L’une des leçons les plus difficiles que j’ai apprises est que la guerre vous prive de votre humanité. Lorsque rester en vie devient votre seul objectif, il est facile de perdre de vue tout le reste. On ne pense plus à l’avenir parce que le présent est tout ce que l’on peut supporter.

Aujourd’hui, nous devons faire face à cet avenir. Nous devons affronter - et surmonter - la peur, le chagrin et l’incertitude. Et nous devons trouver un moyen de reconstruire, non seulement nos maisons, mais aussi nos vies. Nous devons redécouvrir notre but collectif - le sentiment qui m’a attiré à Taqat - et nous aider mutuellement à aller de l’avant, quelle que soit la suite des événements.
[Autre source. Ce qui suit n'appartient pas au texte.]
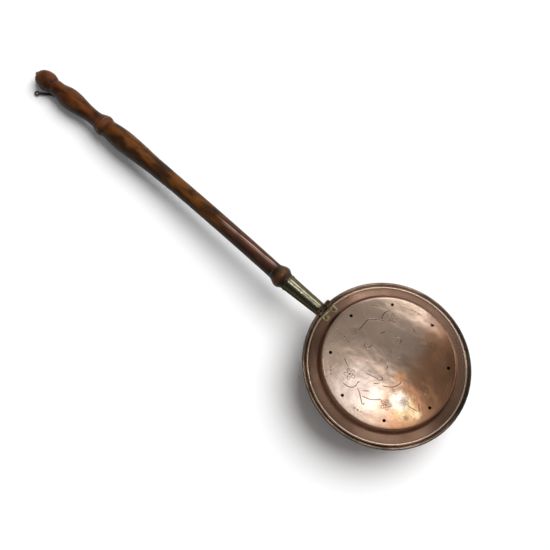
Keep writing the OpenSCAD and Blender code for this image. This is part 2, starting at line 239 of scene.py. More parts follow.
# %% [markdown]
# ## Floor and light
#
# Metal looks like what it mirrors, so a copper lid needs a studio more than it needs lamps. The
# world is a dim grey room with one paler wall and a few pale areas, which the lid mirrors as soft
# shine. Six panels are there only to be mirrored: four give the lid and the pan their brighter
# shine, and two strips draw bright lines on the shaft and the socket. The shaft's pale lines are
# also painted on as highlights. One wide soft sun lights the wood and the floor and gives the
# shadow, and isn't mirrored. The floor adds a little glow where the camera or a mirror looks at
# it, which makes it white.

# %% World
world = bpy.data.worlds.new("studio")
world.use_nodes = True
scene.world = world
tree = world.node_tree
tree.nodes.clear()


def heading(azimuth, elevation):
    """A unit vector from an azimuth and an elevation in degrees."""
    a, e = math.radians(azimuth), math.radians(elevation)
    return Vector((math.cos(e) * math.cos(a), math.cos(e) * math.sin(a), math.sin(e)))


# Each pale area: azimuth, elevation, radius in degrees, strength.
PALE_AREAS = (
    (-75, 68, 22, 0.08),
    (-30, 80, 18, 0.22),
    (175, 66, 28, 0.40),
    (-125, 82, 16, 0.28),
)
room_light = 0.112
wall_light = 0.56
opposite_light = 0.032
wall_azimuth = -80
view_direction = add("ShaderNodeTexCoord")["Generated"]


def towards(azimuth, elevation):
    """The cosine of the angle between the view and a heading."""
    return vector_calc("DOT_PRODUCT", view_direction, heading(azimuth, elevation))


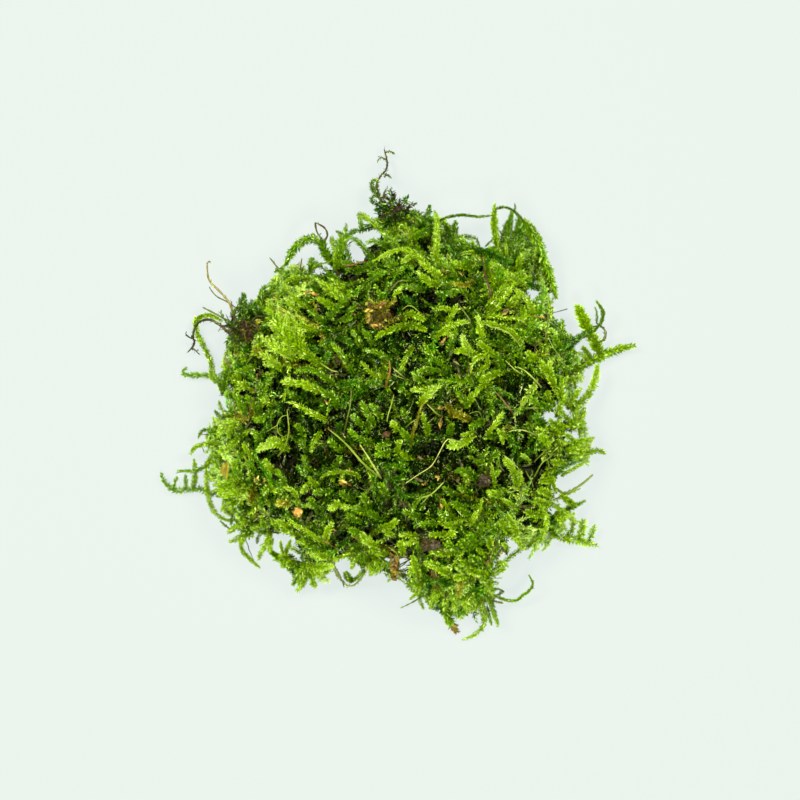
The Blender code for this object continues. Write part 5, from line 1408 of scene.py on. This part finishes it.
def grown_by_hand(skin, clump):
    """What lies on top of the clump, as growths of leaves and of bare stems and dead leaves."""
    rng = np.random.default_rng(LAID_SEED)
    halves, bare = (Growth(), Growth()), Growth()
    for row in HAND_LAID:
        item = laid(*row)
        path = laid_path(item, skin)
        width = min(item.width, FEATHERED - 2) * PIXEL
        leafy = halves[int(path[0, 0] > 0.0)]
        if item.kind in (L, F):
            stems = one_stem(path, width, leaf_tone(item.tone), item.hue, LAID_OPEN, rng)
            add_leaves(leafy, stems, LAID_LEAVES, rng, body=FULL_BODY)
            add_body(leafy, stems, rng, 5, 9, FULL_BODY)
            clump.press(path[2:], 0.5 * item.width * PIXEL + 0.5 * MM)
            if item.kind == F or item.width >= FEATHERED:
                reach = (item.branch or LAID_BRANCH_REACH * item.width) * PIXEL
                branches = branches_of(stems, LAID_BRANCH_GAP, np.array([reach]), rng, *FEATHER)
                branches = branches._replace(leaf=branches.leaf * LAID_BRANCH_LEAF)
                add_leaves(leafy, branches, LAID_BRANCH_LEAVES, rng, spread=FEATHER_LEAVES)
                add_body(leafy, branches, rng)
        elif item.kind == B:
            stems = one_stem(path, width, BARE_TONE * item.tone, item.hue, BARE_OPEN, rng)
            add_bark(bare, stems, LAID_BARK * width, rng, item.hue, sides=6, rings=18, taper=0.45, rough=0.25)
            clump.press(path[2:], 0.5 * width + 0.4 * MM)
        else:
            add_dead_leaves(bare, path, 0.65 * width, item.tone - DEAD_LEAF_DARKER, item.hue, rng)
            clump.press(path, 0.5 * width + 0.3 * MM)
    return halves, bare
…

Pendant trop longtemps, le monde ne nous a vus qu’à travers le prisme de la souffrance. La vérité, c’est que nous, à Gaza, ne sommes pas qu’une masse anonyme de personnes qui cherchent désespérément de la nourriture et de l’eau. Nous sommes des étudiants, des enseignants, des médecins, des artistes et des rêveurs. Nous avons des ambitions et des talents, comme tout le monde.

J’espère que cette guerre, aussi dévastatrice soit-elle, ouvrira les yeux des gens sur notre situation. J’espère qu’elle permettra au monde de réaliser à quel point les Palestiniens ont été traités injustement, non seulement à Gaza, mais partout depuis la nakba de 1948, l’expulsion et la fuite massives des Arabes palestiniens. Nous méritons de vivre dans la liberté et la dignité. Nous méritons d’avoir notre propre pays et notre propre avenir.

La reconstruction de Gaza n’est pas impossible. Si le cessez-le-feu tient et qu’Israël ouvre les frontières, si nous avons accès aux ressources, si le monde nous soutient, nous pouvons construire quelque chose d’encore meilleur que ce que nous avions auparavant.

J’ai tellement d’énergie en moi, et je suis prête à l’utiliser. D’une certaine manière, j’ai l’impression d’être une super-héroïne, d’avoir survécu au pire et d’en être sortie plus forte. Gaza est plus qu’une ville. C’est une communauté, une famille et une maison. Et peu importe ce que nous avons perdu, nous trouverons un moyen de la reconstruire. Nous survivrons. Et nous continuerons à avancer.